Bugün ilk defa tek başıma bilgisayarımı, defter ve kitaplarımı yanıma alarak hiç düşünmeden kahve içmeye geldim. Birçoğumuz için belki ilk değil ama benim için utanmadan ve sıkılmadan oturduğum, kahvemi yudumlarken yüzümdeki tebessümü görebildiğim bir yerdeyim…
Utanmadan, sıkılmadan derken neyi kastediyordum acaba? Bunca zaman kendime tanımladığım, “ben” dediğim sıfatlar yüklemişim, karşımdaki kişiye göre farklı rollere bürünmüşüm, ne kadar yük biriktirmişim kendimde fark etmeden. Son 1 senedir yoganın yoğunlukla hayatımda olduğu, her gün ama her gün mat ile buluşan bedenim, zihnim ve ruhum gerçekten kendimi tanıma yolculuğuna çıkarmıştı beni. Yıllarca kapalı çekmecelere sakladığım duygularımı, hiç tanımadığım bedenimi tanımaya başladığımı, otomatiğe bağlanmış hayatımdan çıkmaya başladığımı ve nefes almaya başladığımı hissediyorum. Yıllarca ayaklarım toprağa basmamış, gözlerim bunca güzelliği görmemiş, mevsimler hızla geçip giderken sevmediğim kış mevsimi bile içinde ne güzellikler barındırıyormuş, yağmur ve kar yağdığında eve yetişmek için koşmadan önce saçlarımın ve avuçlarımın ıslanmasını bekliyorum, her gün duyduğum seslere bakıyorum, aslında sesler hep vardı, sadece ben duymak istediğimi duyuyormuşum, bir yaprağın düşmesini işitebiliyordum. Hayatta bu kadar güzellikler varken, ben de artık hayatın bana sunduğu hediyeyi, yaşamı kabul edip fark ediyordum.

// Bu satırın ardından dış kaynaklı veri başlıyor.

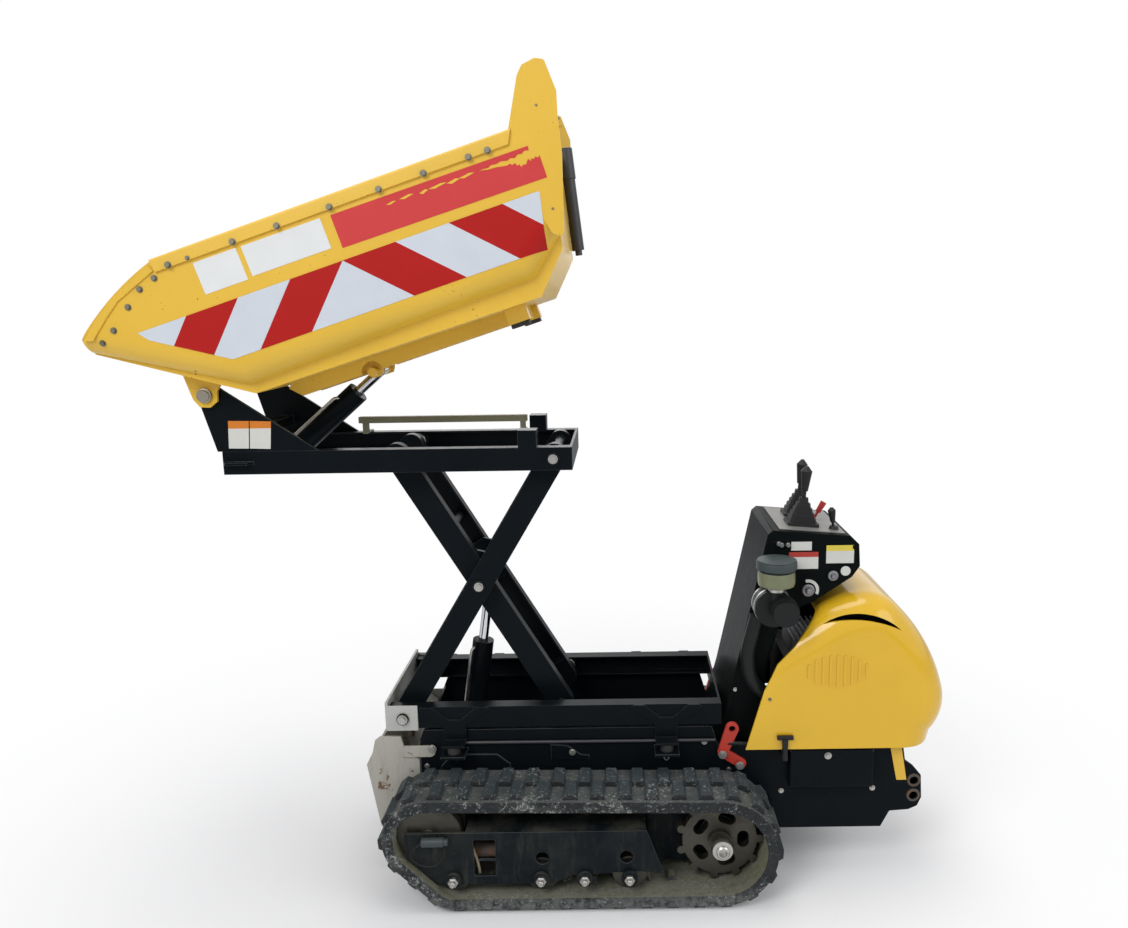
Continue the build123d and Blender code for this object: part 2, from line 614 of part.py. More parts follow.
keep(inner_arms.part, "inner_arms")

for side, s in SIDES:
    with BuildPart() as wheels:
        for end in (-1, 1):
            x, z = inner_end(end)
            rod_across(x, z, s * (RAIL_HALF - RAIL_WIDTH + 3), s * (RAIL_HALF - RAIL_WALL - 1), ROLLER_R)
            rod_across(x, z, s * INNER_ARM, s * RAIL_HALF, AXLE_PIN_R + PIN_PLAY, Mode.SUBTRACT)
    keep(wheels.part, f"arm_rollers_{side}")


# ======================================================================= top frame
POST = (TOP_REAR - 153, TOP_REAR - 100)           # rear posts that the skip rests on
POST_TOP = PIVOT[1] - 112
RUB_PLATE = (86, 20, 8)                           # length, reach, thickness

with BuildPart() as top_frame:
    rails(TOP_FRONT, TOP_REAR, HEAD_Z)
    block(TOP_REAR - 8, TOP_REAR, -RAIL_HALF, RAIL_HALF, TOP_LOW, TOP_TOP)
    for _, s in SIDES:
        rod_across(HEAD_X, HEAD_Z, s * (RAIL_HALF - 10), s * (RAIL_HALF + 10), PIN_R + PIN_PLAY, Mode.SUBTRACT)
        block(*POST, s * (RAIL_HALF - 55), s * RAIL_HALF, TOP_TOP, POST_TOP)
        # rub plate on the outer side, at the front end
        with BuildSketch(Plane.XY.offset(HEAD_Z - RUB_PLATE[2] / 2)) as rub:
            with BuildLine():
                Polyline(
                    (TOP_FRONT, s * RAIL_HALF), (TOP_FRONT + 12, s * (RAIL_HALF + RUB_PLATE[1])),
                    (TOP_FRONT + RUB_PLATE[0] - 12, s * (RAIL_HALF + RUB_PLATE[1])),
                    (TOP_FRONT + RUB_PLATE[0], s * RAIL_HALF), close=True,
                )
            make_face()
        extrude(rub.sketch, amount=RUB_PLATE[2])
keep(top_frame.part, "top_frame")

PIVOT_PIN_R = 16
TIE_SIZE, CLEVIS = (40, 30), (22, 32)             # towers' tie, and across the tip cylinder's clevis

with BuildPart() as towers:
    foot = TOP_TOP - PIVOT[1]
    tower = ((-31, 0), (-22, 22), (0, 31), (22, 28), (46, 10), (298, foot), (14, foot))
    lug_out = TOWER_OUT + LUG_GAP + LUG_PLATE
    for _, s in SIDES:
        slab([shifted(PIVOT, p) for p in tower], s * (TOWER_OUT - TOWER_PLATE), s * TOWER_OUT)
        headed_pin(*PIVOT, s, TOWER_OUT - TOWER_PLATE, lug_out, PIVOT_PIN_R)
    # tie and clevis for the tip cylinder's foot
    tie_x, tie_z = TIP_BASE_AT[0] - 42, TOP_TOP + 40
    long, high = TIE_SIZE[0] / 2, TIE_SIZE[1] / 2
    block(
        tie_x - long, tie_x + long, -TOWER_OUT + TOWER_PLATE, TOWER_OUT - TOWER_PLATE,
        tie_z - high, tie_z + high,
    )
    for s in (-1, 1):
        slab(
            ((tie_x - long, tie_z + high), (tie_x + long, tie_z + high),
             shifted(TIP_BASE_AT, (28, -20)), shifted(TIP_BASE_AT, (-28, -20))),
            s * (EYE_HALF + CLEVIS[0]), s * (EYE_HALF + CLEVIS[1]),
        )
    rod_across(*TIP_BASE_AT, -EYE_HALF - CLEVIS[1], EYE_HALF + CLEVIS[1], EYE_PIN_R)
keep(towers.part, "pivot_towers")

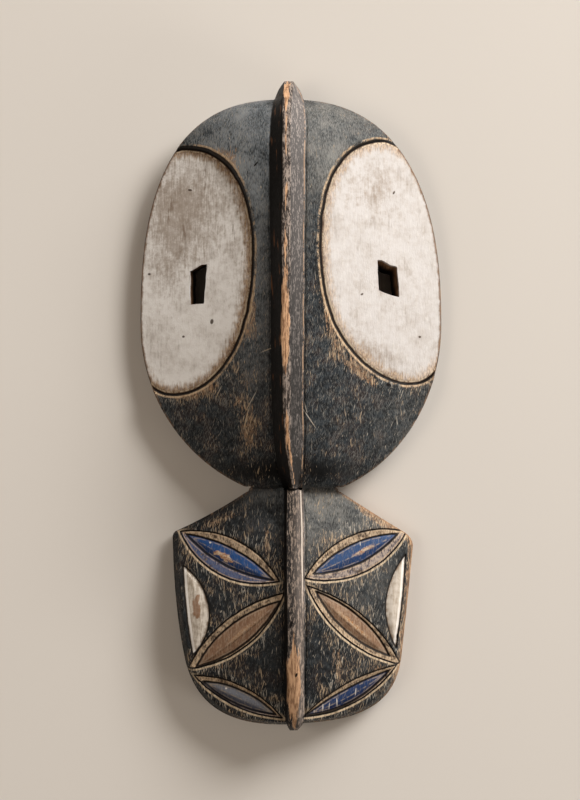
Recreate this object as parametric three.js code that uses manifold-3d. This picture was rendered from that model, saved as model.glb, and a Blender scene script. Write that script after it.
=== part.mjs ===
// A carved wooden face mask, lying on the flat rim of its hollowed back.
// Millimetres. +X is to the right as the mask is seen, +Y towards its top, +Z the way the face looks.
import * as THREE from 'three'
import { mergeVertices } from 'three/addons/utils/BufferGeometryUtils.js'
import Module from 'manifold-3d'

const wasm = await Module()
wasm.setup()

const WOOD_COLOUR = 0x2b2a2d
const WOOD_ROUGHNESS = 0.75
const ABOVE = 140 // the height that every front cutter reaches
const BELOW = -8 // the depth that every cutter of the back reaches

// The upper lobe: an egg outline from two superellipse halves, and a domed roof over it.
const UPPER = {
  centre: [0, 68.5],
  halfWidth: 131.9,
  top: 198,
  bottom: 148.2,
  topPower: 2.56,
  bottomPower: 1.93,
  topLean: -4.3,
  bottomLean: 3.8,
}
const ROOF_HEIGHT = 76
const ROOF_SLOPE = 0.49
const ROOF_ROUNDING = 20 // half the width over which the two roof slopes blend
const ROOF_DROP_AT_NECK = 10
const ROOF_DROP_FROM = 60 // the y where the roof starts to fall towards the neck
const NECK_Y = -75
const NECK_REACH = 139.5 // from the upper lobe's centre down to its straight neck edge
const UPPER_EDGE_HEIGHT = 22
const NECK_EDGE_HEIGHT = 35
const NECK_FADE_X = [70, 20] // where the edge starts to rise towards the neck, and has risen
const NECK_FADE_Y = [20, -70]
const EDGE_POWER = 6 // how late the roof turns down to its edge
const NECK_POWER = 3.2 // the same near the neck, where the lobe is rounder
const NECK_POWER_X = [110, 40]
const NECK_POWER_Y = [40, -60]
const WALL_DRAFT = 0.985 // outline at the back rim, as a share of the widest outline

// The lower lobe, in front view a shield with straight shoulders and a round chin.
const LOWER_CENTRE = [0, -178]
const LOWER_SIDE_HEIGHT = 12
const LOWER_STRIP = 0.055 // share of the radius between the face's arris and the side wall
const LOWER_STRIP_POWER = 0.6 // how the strip steepens towards the side wall
const LOWER_SLOPE = 0.3
const LOWER_BLEND = 10
const LOWER_CREST = [[-60, 34], [-85, 38], [-120, 47], [-170, 56], [-220, 55], [-282, 43]] // y, z

// Each eye field: an egg outline leaning with the face, on a slope that falls outwards.
const EYES = [
  {
    side: -1,
    centre: [-97.8, 115.6],
    inner: 64.2,
    outer: 45,
    top: 107.1,
    bottom: 104.8,
    tilt: -4.5,
    topPower: 2.24,
    bottomPower: 2.16,
  },
  {
    side: 1,
    centre: [94.9, 107],
    inner: 65.8,
    outer: 48,
    top: 123,
    bottom: 87.7,
    tilt: 9.6,
    topPower: 2.2,
    bottomPower: 1.85,
  },
]
const EYE_HEIGHT = 63 // at the field's inner edge
const EYE_INNER_X = 33
const EYE_SLOPE = 0.469
const EYE_EDGE_HEIGHT = 18 // at the field's outer edge
const EYE_CROWN_Y = 95
const EYE_BEND = 0.0005 // how fast the field falls away above and below its crown

// The pierced eye holes, as they cut the eye fields, and how they lean with height.
const EYE_HOLES = [
  {
    lean: [-0.3, 0],
    corners: [[-87.3, 116.3], [-87.1, 87.4], [-74.9, 88.4], [-72.1, 122.4], [-77.5, 121.4]],
  },
  {
    lean: [0.4, 0.45],
    corners: [
      [74.3, 125.7],
      [75.8, 99.9],
      [84.2, 96.1],
      [93.9, 93.8],
      [92.1, 120.3],
      [87.3, 121.3],
      [78.9, 125.8],
    ],
  },
]
const EYE_HOLE_HEIGHT = 41

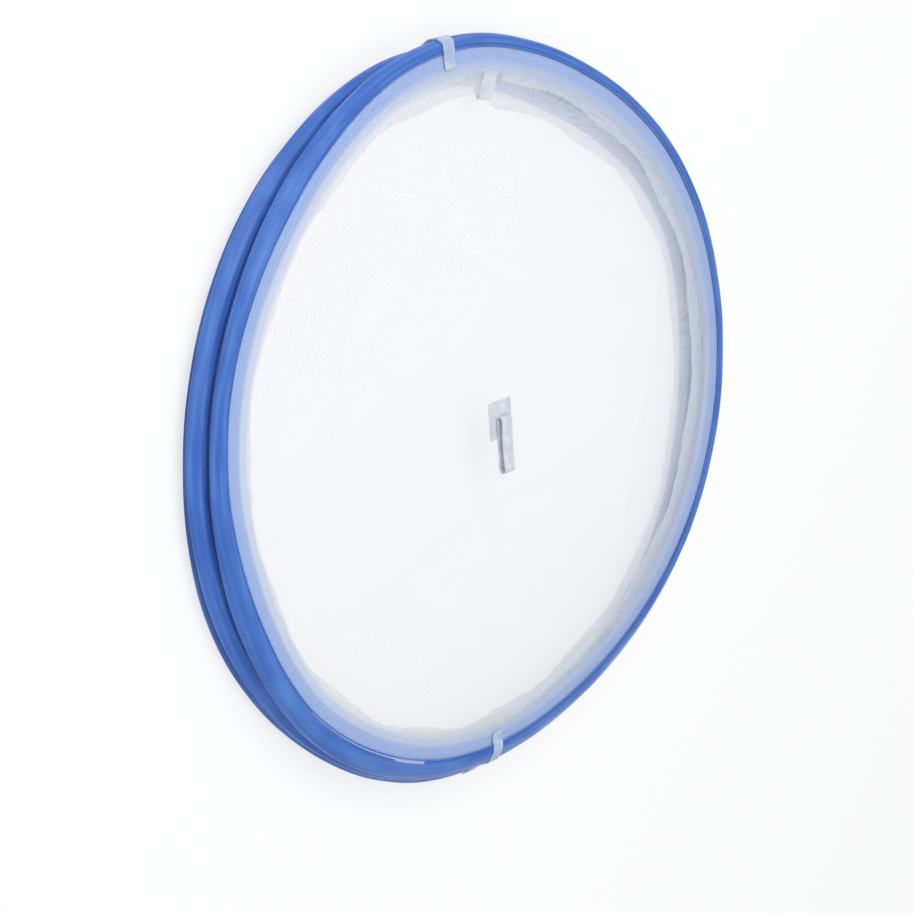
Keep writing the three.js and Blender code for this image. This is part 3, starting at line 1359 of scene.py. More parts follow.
@dataclass
class FullHoop:
    """A closed hoop: the base or the crown, with its wire and the sleeve that closes it."""

    bench: Bench
    hoop: Hoop
    height: float
    steps: int = 360
    wire_steps: int = 120
    sleeve_steps: int = 6
    wire: WireSizes = field(default_factory=WireSizes)
    stitches: StitchRow = field(default_factory=StitchRow)
    sleeve_heading: float = math.radians(243)
    sleeve_length: float = 16 * MM
    sleeve_wall: float = 0.5 * MM
    sleeve_slit: float = 0.4 * MM

    @property
    def body(self) -> str:
        """Name of the body that the hoop is part of."""
        return self.hoop.value

    def build(self) -> None:
        """Build the hoop's binding, wire and sleeve."""
        self.build_binding()
        self.build_wire()
        self.build_sleeve()

    def build_binding(self) -> None:
        """Build the folded tape with its row of stitches."""
        outline = tape_outline().moved(STACK.radius, self.height)
        mesh = self.bench.turn_line(outline.points, outline.along, 0, math.tau, self.steps)
        self.stitches.sew(mesh, self.height, 0, math.tau, 0)
        self.bench.map_round(mesh, STACK.radius)
        self.bench.settle(mesh, self.hoop, rippled=True)
        node = f"{self.body}_binding"
        tape = self.bench.piece(
            mesh, f"{node}_tape", (SATIN_TAPE, BLUE_THREAD), Slot.TAPE, [node]
        )
        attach(tape, self.body)

    def build_wire(self) -> None:
        """Build the flat wire."""
        outline = self.wire.outline(self.wire.hoop_end).moved(STACK.radius, self.height)
        mesh = self.bench.turn_line(outline.points, outline.along, 0, math.tau, self.wire_steps)
        self.bench.map_round(mesh, STACK.radius)
        self.bench.settle(mesh, self.hoop)
        node = f"{self.body}_wire"
        wire = self.bench.piece(mesh, f"{node}_strip", (SPRING_STEEL,), Slot.STEEL, [node])
        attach(wire, self.body)

    def build_sleeve(self) -> None:
        """Build the crimped sleeve, a bent plate whose edges nearly meet."""
        gap = STACK.clearance + self.sleeve_wall / 2
        wide = (self.wire.width / 2 + gap) * TAPE.down_band
        high = (self.wire.thickness / 2 + gap) * TAPE.off_band
        middle = TAPE.toe + TAPE.down_band * (self.wire.hoop_end - self.wire.width / 2)
        slit = TAPE.down_band * self.sleeve_slit
        path = [
            middle - high + slit,
            middle - high + wide,
            middle + high + wide,
            middle + high - wide,
            middle - high - wide,
            middle - high - slit,
        ]
        outline = Outline.of_strip(path, self.sleeve_wall).moved(STACK.radius, self.height)
        sweep = self.sleeve_length / STACK.radius
        start = self.sleeve_heading - sweep / 2
        mesh = self.bench.turn_line(
            outline.points, outline.along, start, sweep, self.sleeve_steps
        )
        self.bench.map_round(mesh, STACK.radius)
        self.bench.settle(mesh, self.hoop)
        node = f"{self.body}_sleeve"
        sleeve = self.bench.piece(mesh, f"{node}_crimp", (SPRING_STEEL,), Slot.STEEL, [node])
        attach(sleeve, self.body)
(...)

Öncelikle kendimin farkına varmaya başladığımda yaşamın da anlamı değişmeye başladı.Gözlerim artık aynaya baktığımda bedenim dışında kendi içime de bakıp görmeyi deniyor, kulaklarım sadece duymak için değil, başkalarını dinlemek için de varlar, ellerim sadece bir iş yapmak için değil, dokunmak, hissetmek için varlar, ayaklarım sadece yürümek için değil, topraklanıp iyice köklenmek için, burnum sadece koku almak için değil, nefes alıp vermek içinmiş.
Bugün yaşamın verdiği tüm hediyeleri kabul ederek kendimi fark ettiğim bir gün geçiyorum. Etrafımı izliyorum; kahve almak için koşuşturarak maskeli insanlar geliyor, hep bir telaş, bir yere yetişmek için belki de tadını bile hissedemedikleri o kahveleri alırken, gözlerindeki tükenmişliği görüyorum, baristanın sabırla ve güler yüzle yaklaşmasına karşı gülmeyen donuk suratlar, sırada beklerken telefonuyla ilgilenen eller, aynı masada olup birbirine yabancılaşan yüzler, evlere servis götürmek için gelen kuryeler, dağılmış sandalyeler, insanların masalarda bıraktıkları bardak ve çöpleri ve kendine bir koltuk bulup kimseye aldırış etmeden uyuyan bir kedi görüyorum. Kulaklığımdan gelen Evgeny Grinko, verilen kahve siparişleri, en sevdiğim kahve sütünün belli bir sıcaklığa kadar ısıtılma sesi ve sakin bir müzik duyuyorum. Burnuma gelen öncelikle ellerime döktüğüm kolonya kokusu ve ardından etrafı büyüleyen taze çekilmiş kahve kokusu alıyorum.
Bütün bunlar olurken aklıma yoga inzivasında kendim için ekiyorum dediğim o minicik tohum geldi aklıma. İçimdeki beni keşfetmeye başlamıştım, ilk önce asanalarla çıktığım bu yolda kendimi bir bütün olarak görmeye başladığımdan bu yana yoga ile her bir parçamın daha sağlıklı, daha dingin ve daha mutlu olduğunu keşfettim. İnsan daha ne ister ki? Kendimi kapattığım çekmeceden çıkma cesareti ile ruhumun parçalarını sabır ve azimle bulmaya başladım. Kalbime ektiğim o tohumu her gün suladım, iyice köklenip, dallanıp budaklanmak ve tüm dünyaya yoga ile nasıl çiçeklendiğimi haykırmak istiyorum.
Bugün kendini keşfetmeye ne dersin? Her gün öncelikle yaşamın ve kendinin güzelliklerinin farkında olarak ve yogayı hayatına yavaş yavaş ekerek filizlenip büyüyelim mi?